Actually there is a hell of a lot more than that for that root.

Penutian - "mulk'"
Hokan - "milqe"
Macro-Carib - "e'moki"
Equatorial - "mirkoi"
Andean - "malq'a"
Chibchan-Paezan - "murki"
Almosan-Keresouian - "melqw"

> It's the usual "Wow! Birds have two wings and fly, and so do
> bats and jumbo jets, so jumbo jets and bats have feathers
> and lay eggs."

I believe there was an article in Scientific American that looked at
this widely attested root and figured that the odds of this being
"coincidence" as you say were something like 1 billion to 1.
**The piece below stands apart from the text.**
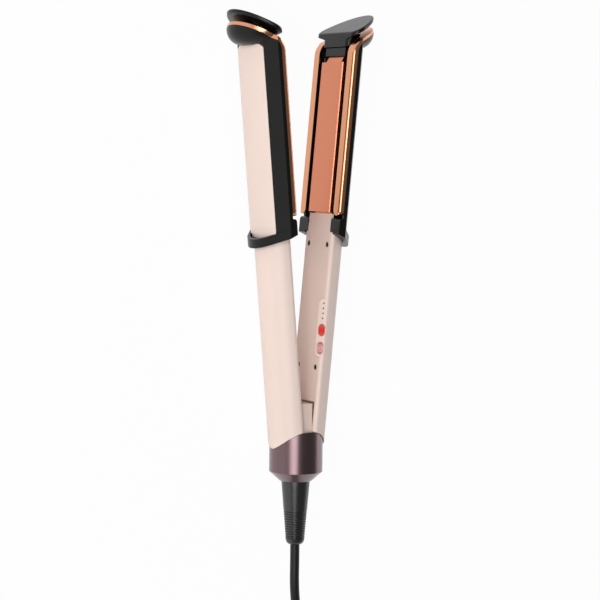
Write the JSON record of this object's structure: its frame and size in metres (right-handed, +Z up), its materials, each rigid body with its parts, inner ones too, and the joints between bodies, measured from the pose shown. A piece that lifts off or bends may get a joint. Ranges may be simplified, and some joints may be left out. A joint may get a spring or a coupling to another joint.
{
  "type": "hair straightener",
  "caption": "Hair straightener with two spring-opened arms, floating copper-tone heating plates, flared slanted tips, a control panel on one handle and a swivel mains cord.",
  "frame": {"origin": "on the surface that the tool lies on, under the centre of its length and width without the cord", "axes": "+Y along the tool from the cord end to the tips, +Z up along the hinge axis, +X across the open arms towards the arm with the controls"},
  "size_m": [0.1042, 0.6444, 0.0495],
  "materials": {
    "pink_shell": "satin pale pink",
    "black_housing": "satin black",
    "copper_trim": "polished copper tone",
    "copper_plate": "smooth copper-tone coating",
    "mauve_cup": "satin metallic mauve",
    "steel": "plain",
    "dark_screw": "darkened",
    "relief_rubber": "matt",
    "cord_rubber": "matt",
    "silicone": "matt",
    "ceramic": "fired ceramic",
    "smoked_lens": "clear smoked",
    "circuit_board": "lacquered",
    "rose_button": "gloss",
    "red_button": "gloss, lit"
  },
  "bodies": {
    "base": {"base_cup": "mauve_cup", "swivel_retainer": "steel", "hinge_block": "pink_shell", "hinge_pin": "steel", "opening_spring": "steel", "cord_lead": "cord_rubber", "cord_hank": "cord_rubber", "cord_tail": "cord_rubber", "cord_tie": "cord_rubber", "plug_body": "relief_rubber", "plug_pins": "steel"},
    "cord_swivel": {"strain_relief": "relief_rubber"},
    "left_arm": {"left_hinge_bracket": "steel", "left_handle_shell": "pink_shell", "left_handle_cover": "pink_shell", "left_cover_screws": "dark_screw", "left_housing": "black_housing", "left_outer_panel": "pink_shell", "left_trim_frame": "copper_trim", "left_plate_carrier": "black_housing", "left_tip_cap": "black_housing", "left_plate_cushions": "silicone"},
    "left_floating_plate": {"left_plate": "copper_plate", "left_heater": "ceramic", "left_thermal_fuse": "steel"},
    "right_arm": {"right_hinge_bracket": "steel", "right_handle_shell": "pink_shell", "right_handle_cover": "pink_shell", "right_cover_screws": "dark_screw", "right_housing": "black_housing", "right_outer_panel": "pink_shell", "right_trim_frame": "copper_trim", "right_plate_carrier": "black_housing", "right_tip_cap": "black_housing", "right_plate_cushions": "silicone", "control_panel": "pink_shell", "indicator_lenses": "smoked_lens", "control_board": "circuit_board", "button_switches": "steel"},
    "right_floating_plate": {"right_plate": "copper_plate", "right_heater": "ceramic", "right_thermal_fuse": "steel"},
    "power_button": {"power_button": "rose_button"},
    "mode_button": {"mode_button": "red_button"}
  },
  "joints": [
    {"name": "left_hinge", "type": "hinge", "parent": "base", "child": "left_arm", "pos_m": [0, -0.11577, 0.02475], "axis": [0, 0, -1], "range_deg": [0, 5.2], "stiffness_Nm_per_rad": 1.2, "springref_deg": -17.19},
    {"name": "right_hinge", "type": "hinge", "parent": "base", "child": "right_arm", "pos_m": [0, -0.11577, 0.02475], "axis": [0, 0, 1], "range_deg": [0, 5.2], "stiffness_Nm_per_rad": 1.2, "springref_deg": -17.19},
    {"name": "left_plate_float", "type": "slide", "parent": "left_arm", "child": "left_floating_plate", "axis": [-0.9957, -0.0924, 0], "range_m": [0, 0.0009], "stiffness_N_per_m": 3000, "springref_m": -0.001},
    {"name": "right_plate_float", "type": "slide", "parent": "right_arm", "child": "right_floating_plate", "axis": [0.9957, -0.0924, 0], "range_m": [0, 0.0009], "stiffness_N_per_m": 3000, "springref_m": -0.001},
    {"name": "power_press", "type": "slide", "parent": "right_arm", "child": "power_button", "axis": [0.9264, -0.0859, -0.3665], "range_m": [0, 0.0004], "stiffness_N_per_m": 1500, "springref_m": -0.0005},
    {"name": "mode_press", "type": "slide", "parent": "right_arm", "child": "mode_button", "axis": [0.9264, -0.0859, -0.3665], "range_m": [0, 0.0004], "stiffness_N_per_m": 1500, "springref_m": -0.0005},
    {"name": "cord_swivel_turn", "type": "hinge", "parent": "base", "child": "cord_swivel", "pos_m": [0, -0.13576, 0.02475], "axis": [0, 1, 0], "continuous": true}
  ]
}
Anyway, we don't "pick 2 languages at random and look for lexical
similarities", which is the red herring of your whole argument. We look
at whole families at a time (as Greenberg does) and then coincidence
gets harder and harder to explain. Even the early Indo-Europeanists
were not so stupid as to pick 2 languages out of the hat and compare
them - they compared large numbers of languages to arrive at IE - and
BTW, to shoot another one of your lame args - IE was proven before it
was ever reconstructed, nor were any sound-change correspondences found
yet. As the SciAm article noted, mathematical models have been devised
to test your "coincidence" theory and it turns out your theory rests on
some rather outrageous statistical premises.